Film Screening 27th October, 2001

Poster for 15 Minutes

15 Minutes 

8:00 PM, 27th October, 2001
No Guests

  • MA
  • 120 mins
  • 2001
  • John Herzfel
  • John Herzfeld
  • Robert De Niro, Edward Burns, Kelsey Grammer, Avery Brooks

God bless criminally insane Eastern Europeans. Where would Hollywood be without them? Maybe by scapegoating foreigners, producers can put complaints about Hollywood stereotypes down to 'cultural differences'. Maybe it's just that Eastern Europeans will do anything for a quick buck. Either way Hollywood would (does that read as badly as it sounds?) be starved for evil villains without them.
15 Minutes is a tale of some wacky Eastern Europeans that come to America to retrieve some money from a 'friend'. Along the way one of them decides to pinch a camcorder and begins to record their, somewhat violent, exploits. Soon the crazy foreigners decide to record themselves murdering a well known police officer (De Niro) and sell it to the media (Kelsey Grammer). Along the way Jordy Warsaw (Edward Burns), a heroic, yet disillusioned, fire marshal (one of these 'not a cop' cops) tries to foil their plans.
At times it is difficult to tell whether 15 minutes is trying to be an action movie or a parody of the media obsessed lifestyles we all lead.

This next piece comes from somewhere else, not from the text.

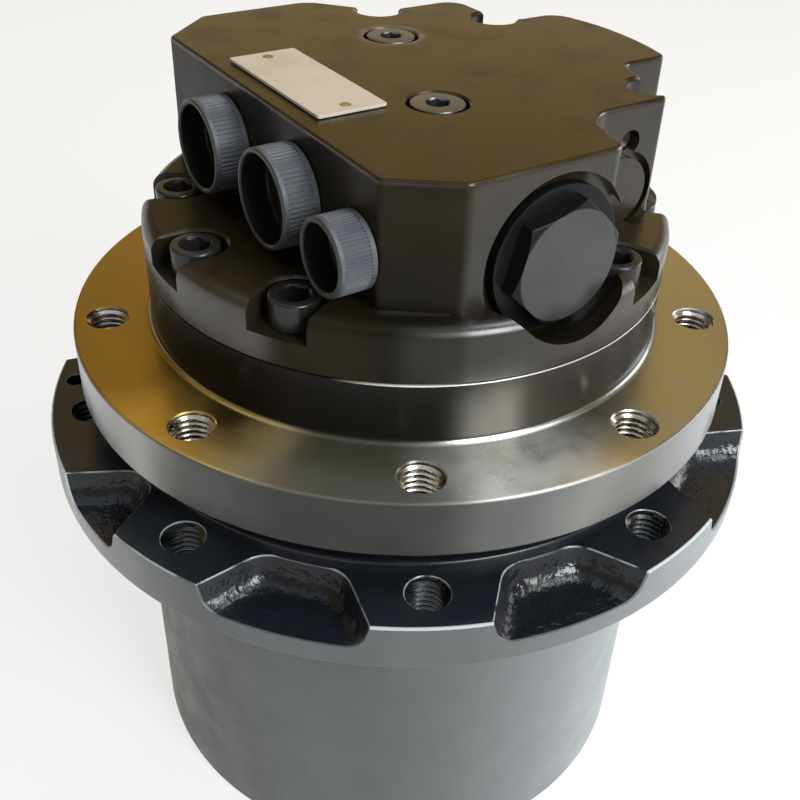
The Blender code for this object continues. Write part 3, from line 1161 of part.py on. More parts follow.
def make_valve(shop):
    """Counterbalance spool and the hexagon plug at each end of its bore."""
    land = SPOOL_LENGTH / (2 * SPOOL_LANDS - 1)
    half = SPOOL_LENGTH / 2
    profile = [(0.0, half)]
    for index in range(2 * SPOOL_LANDS - 1):
        radius = SPOOL_WAIST if index % 2 else SPOOL_RADIUS
        profile += [(radius, half - index * land), (radius, half - (index + 1) * land)]
    profile.append((0.0, -half))
    spool = shop.turned("counterbalance_spool", profile, SMALL_STEPS)
    spool.matrix_world = facing((SPOOL_OFFSET, (BLOCK_FRONT + BLOCK_BACK) / 2, SPOOL_HEIGHT), (0.0, 1.0, 0.0))
    shop.finish(spool, "ground_steel")
    for label, face, outward in (("front", BLOCK_FRONT, -1.0), ("rear", BLOCK_BACK, 1.0)):
        plug = make_valve_plug(shop, f"valve_plug_{label}")
        seat = face - outward * PLUG_SPOTFACE_DEPTH
        plug.matrix_world = facing((SPOOL_OFFSET, seat, SPOOL_HEIGHT), (0.0, outward, 0.0))
        shop.finish(plug, "black_oxide")


def make_valve_plug(shop, name):
    """Screw plug with a round flange, a hexagon and a spring pocket. Its seat is at height zero."""
    flange_top = PLUG_SPOTFACE_DEPTH
    profile = [
        (0.0, flange_top),
        (PLUG_FLANGE, flange_top),
        (PLUG_FLANGE, SEAT_GAP),
        (PLUG_THREAD, SEAT_GAP),
        (PLUG_THREAD, -PLUG_THREAD_LENGTH),
        (PLUG_POCKET, -PLUG_THREAD_LENGTH),
        (PLUG_POCKET, PLUG_POCKET_DEPTH - PLUG_THREAD_LENGTH),
        (0.0, PLUG_POCKET_DEPTH - PLUG_THREAD_LENGTH),
    ]
    plug = shop.turned(name, profile, CAP_STEPS)
    corner = PLUG_HEX_FLATS / 2 / math.cos(math.pi / 6)
    top = flange_top + PLUG_HEX_PROUD
    sides = [on_circle(corner, angle) for angle in spread(6, PLUG_HEX_TURN)]
    hexagon = shop.prism(shop.cutter_name(), sides, flange_top / 2, top, cutter=True)
    envelope = [
        (0.0, top),
        (corner - PLUG_HEX_CHAMFER, top),
        (corner, top - PLUG_HEX_CHAMFER / 2),
        (corner + SEAT_GAP, 0.0),
        (0.0, 0.0),
    ]
    shop.apply(hexagon, shop.turned(shop.cutter_name(), envelope, CAP_STEPS, cutter=True), "INTERSECT")
    return shop.join(plug, hexagon)


def make_port_caps(shop):
    """Push-in transport caps in the oil ports, each a cup with a stem."""
    for number, ((y, rise), radius) in enumerate(zip(PORT_PLACES, PORT_CAP_RADII), start=1):
        stem = radius * PORT_STEM_SHARE
        profile = [
            (0.0, PORT_CAP_FLOOR),
            (radius - PORT_CAP_WALL, PORT_CAP_FLOOR),
            (radius - PORT_CAP_WALL, PORT_CAP_PROUD),
            (radius, PORT_CAP_PROUD),
            (radius, SEAT_GAP),
            (stem, SEAT_GAP),
            (stem, -PORT_STEM_LENGTH),
            (0.0, -PORT_STEM_LENGTH),
        ]
        cap = shop.turned(f"port_cap_{number}", profile, CAP_STEPS)
        cap.matrix_world = facing((BLOCK_LEFT, y, COVER_FLANGE_TOP + rise), (-1.0, 0.0, 0.0))
        shop.finish(cap, "black_plastic")


def make_top_fittings(shop):
    """Two flush plugs and the plain plate on top of the block."""
    for number, (x, y) in enumerate(TOP_PLUG_PLACES, start=1):
        bottom = BLOCK_TOP - TOP_PLUG_LENGTH
        plug = shop.rods(TOP_PLUG_RADIUS, TOP_PLUG_LENGTH, [upright(0.0, 0.0, bottom)], SMALL_STEPS,
                         name=f"top_plug_{number}")
        socket = upright(0.0, 0.0, BLOCK_TOP - TOP_PLUG_SOCKET_DEPTH)
        shop.cut(plug, shop.rods(TOP_PLUG_SOCKET, TOP_PLUG_SOCKET_DEPTH + OVERRUN, [socket], 6))
        plug.location = (x, y, 0.0)
        shop.finish(plug, "plug_steel")
    width, length, thickness = PLATE_SIZE
    x, y = PLATE_CENTRE
    low = (x - width / 2, y - length / 2, BLOCK_TOP + SEAT_GAP)
    high = (x + width / 2, y + length / 2, BLOCK_TOP + SEAT_GAP + thickness)
    plate = shop.block(low, high, name="name_plate")
    middle = BLOCK_TOP + SEAT_GAP + thickness / 2
    inset = length / 2 - PLATE_RIVET_INSET
    rivets = [upright(x, y + side * inset, middle) for side in (-1, 1)]
    shop.join(plate, shop.rods(PLATE_RIVET_RADIUS, thickness / 2 + PLATE_RIVET_PROUD, rivets, TINY_STEPS))
    shop.finish(plate, "plate_metal")


def gather(shop, name, members):
    """Puts the pieces that move as one under an empty on the turning axis."""
    axis = bpy.data.objects.new(name, None)
    axis.empty_display_size = FRAME_FLANGE_RADIUS
    shop.parts.objects.link(axis)
    for made in shop.parts.objects:
        if made.type == "MESH" and made.name.startswith(members):
            made.parent = axis
    return axis


def main():
    clear_scene()
    shop = Workshop()
    make_hub(shop)
    make_end_cover(shop)
    make_stage1(shop)
    make_stage2(shop)
    make_bearings(shop)
    make_seals(shop)
    make_casing(shop)
    make_motor(shop)
    make_rear_cover(shop)
    make_cover_bolts(shop)
    make_valve(shop)
    make_port_caps(shop)
    make_top_fittings(shop)
    gather(shop, "first_stage_axis", ("stage1_", "stage2_sun"))
    gather(shop, "rotor_axis", ("motor_shaft", "cylinder_block", "piston_", "input_sun", "shaft_coupling", "brake_disc"))
    gather(shop, "hub_axis", ("hub_drum", "end_cover", "cover_snap_ring", "oil_plug_", "outer_race_",
                              "seal_ring_turning"))


main()
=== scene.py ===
"""Looks of the planetary track drive with its axial piston motor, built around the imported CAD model.

Metres, +Z up. The origin lies on the turning axis, under the rim of the drum. The valve block's long sides
run along Y and its ports open towards -X.
"""

import json
import logging
import math
from collections.abc import Callable, Iterable
from dataclasses import dataclass
from enum import Enum

import bmesh
import bpy
from bmesh.types import BMEdge, BMesh
from bpy.types import Material, NodeSocket, Object
from mathutils import Matrix, Vector


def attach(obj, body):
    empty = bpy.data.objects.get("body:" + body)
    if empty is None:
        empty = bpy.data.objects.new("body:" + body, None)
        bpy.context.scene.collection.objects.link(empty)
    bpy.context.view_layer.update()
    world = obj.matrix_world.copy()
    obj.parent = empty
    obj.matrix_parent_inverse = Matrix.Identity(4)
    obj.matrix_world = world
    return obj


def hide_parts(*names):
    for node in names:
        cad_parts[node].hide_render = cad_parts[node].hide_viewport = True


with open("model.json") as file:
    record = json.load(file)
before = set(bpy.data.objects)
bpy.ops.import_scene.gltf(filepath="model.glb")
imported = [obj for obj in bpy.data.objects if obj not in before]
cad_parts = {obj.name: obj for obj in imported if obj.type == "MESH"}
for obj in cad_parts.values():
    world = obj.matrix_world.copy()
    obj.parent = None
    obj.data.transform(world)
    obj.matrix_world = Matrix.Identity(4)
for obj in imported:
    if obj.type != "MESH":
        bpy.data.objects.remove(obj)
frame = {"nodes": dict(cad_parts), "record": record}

Span = tuple[float, float]
Ramp = tuple[float, float, float, float]
Section = list[Span]
Colour = tuple[float, float, float]
Place = tuple[float, float, float]

log = logging.getLogger("final_drive")
MM = 0.001
WELD = 0.00001
OVERRUN = 4.0 * MM
ROUND_STEPS = 192
BORE_STEPS = 96
SMALL_STEPS = 48
RIVET_STEPS = 32
CREASE = math.radians(32)
FULL_TURN = 2 * math.pi
# Angle of the front in plan, from +X, in degrees
FRONT = -124.0
# Y and Z of the oil ports, X and Y of the top plugs, X and Z of the spool bore
PORTS = ((25.0 * MM, 213.2 * MM), (-14.5 * MM, 213.2 * MM), (-45.0 * MM, 210.7 * MM))
PORT_FACE = -44.0 * MM
TOP_PLUGS = ((16.0 * MM, 35.6 * MM), (-4.5 * MM, -19.7 * MM))
SPOOL_X = 1.0 * MM
SPOOL_Z = 206.2 * MM
BACKWARD = (0.0, 1.0, 0.0)
WHITE = (1.0, 1.0, 1.0)


class Cut(Enum):
    """What a tool does to a body."""

    AWAY = "DIFFERENCE"
    ONTO = "UNION"
    WITHIN = "INTERSECT"


# Shapes


def polar(radius: float, degrees: float) -> tuple[float, float]:
    """A plan point on a circle round the turning axis."""
    angle = math.radians(degrees)
    return radius * math.cos(angle), radius * math.sin(angle)


def around(circle: float, first: float, count: int) -> list[Matrix]:
    """Evenly spaced places on a circle, the first at an angle in degrees."""
    return [Matrix.Translation((*polar(circle, first + 360.0 / count * index), 0.0))
            for index in range(count)]


def facing(place: Place, direction: Place) -> Matrix:
    """A matrix at a place whose own Z points along a direction."""
    turn = Vector((0.0, 0.0, 1.0)).rotation_difference(Vector(direction)).to_matrix().to_4x4()
    return Matrix.Translation(place) @ turn


def spun(section: Section, steps: int) -> BMesh:
    """Turns a section once round Z.

    Args:
        section: (radius, height) points, a closed loop unless it starts and ends on the axis.
        steps: Facets in the full turn.

    Returns:
        A closed shape with its faces outward.
    """
    shape = bmesh.new()
    points = [shape.verts.new((radius, 0.0, height)) for radius, height in section]
    pairs = list(zip(points, points[1:]))
    if section[0][0] > 0.0:
        pairs.append((points[-1], points[0]))
    lines = [shape.edges.new(pair) for pair in pairs]
    bmesh.ops.spin(shape, geom=points + lines, cent=(0.0, 0.0, 0.0), axis=(0.0, 0.0, 1.0), angle=FULL_TURN,
                   steps=steps, use_merge=True)
    bmesh.ops.remove_doubles(shape, verts=shape.verts, dist=WELD)
    bmesh.ops.dissolve_degenerate(shape, edges=shape.edges, dist=WELD)
    bmesh.ops.recalc_face_normals(shape, faces=shape.faces)
    return shape


def raised(outline: Iterable[Span], low: float, high: float) -> BMesh:
    """Raises a flat outline to a prism.

    Args:
        outline: Plan points in order.
        low: Height of the floor.
        high: Height of the top.

    Returns:
        The prism, its faces outward.
    """
    shape = bmesh.new()
    points = [shape.verts.new((x, y, low)) for x, y in outline]
    lines = [shape.edges.new(pair) for pair in zip(points, points[1:] + points[:1])]
    floor = bmesh.ops.contextual_create(shape, geom=lines)["faces"]
    grown = bmesh.ops.extrude_face_region(shape, geom=floor, use_keep_orig=True)["geom"]
    lifted = [item for item in grown if isinstance(item, bmesh.types.BMVert)]
    bmesh.ops.translate(shape, verts=lifted, vec=(0.0, 0.0, high - low))
    bmesh.ops.recalc_face_normals(shape, faces=shape.faces)
    return shape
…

Definitely a movie worth seeing with your thinking caps off.

Adam Gould

Poster for Performance

Performance 

10:00 PM, 27th October, 2001

  • R
  • 105 mins
  • 1970
  • Donald Cammell, Nicolas Roe
  • Donald Cammell
  • James Fox, Mick Jagger, Anita Pallenberg, Michele Breton

In late 60's swinging London, a violent gangster, Chas, ends up on the run, and goes into hiding in the house of a rock star, Turner, who's going through an artistic crisis. As the rock star and his two groupies become fascinated with the gangster, he gets drawn into their world of drugs, sex and ambiguity.
If you go to the movies expecting stylistic unity, you're going to be very disappointed. The first section of the film, revolving around the lifestyle of Chas, is shot in a tough crime-film way, suggesting something like Get Carter. The later sections, inside Turner's house, get increasingly freaky and disturbing, as the audience is dragged into the various head-trips Chas goes through. James Fox, who played Chas, was apparently so disturbed by the filming that he dropped out of films entirely for a decade and became a militant member of the Salvation Army.
A glimpse of the seamy underbelly of the sixties, this is not for the squeamish. But anybody interested in the period, or just in the possibilities of cinema, should come along.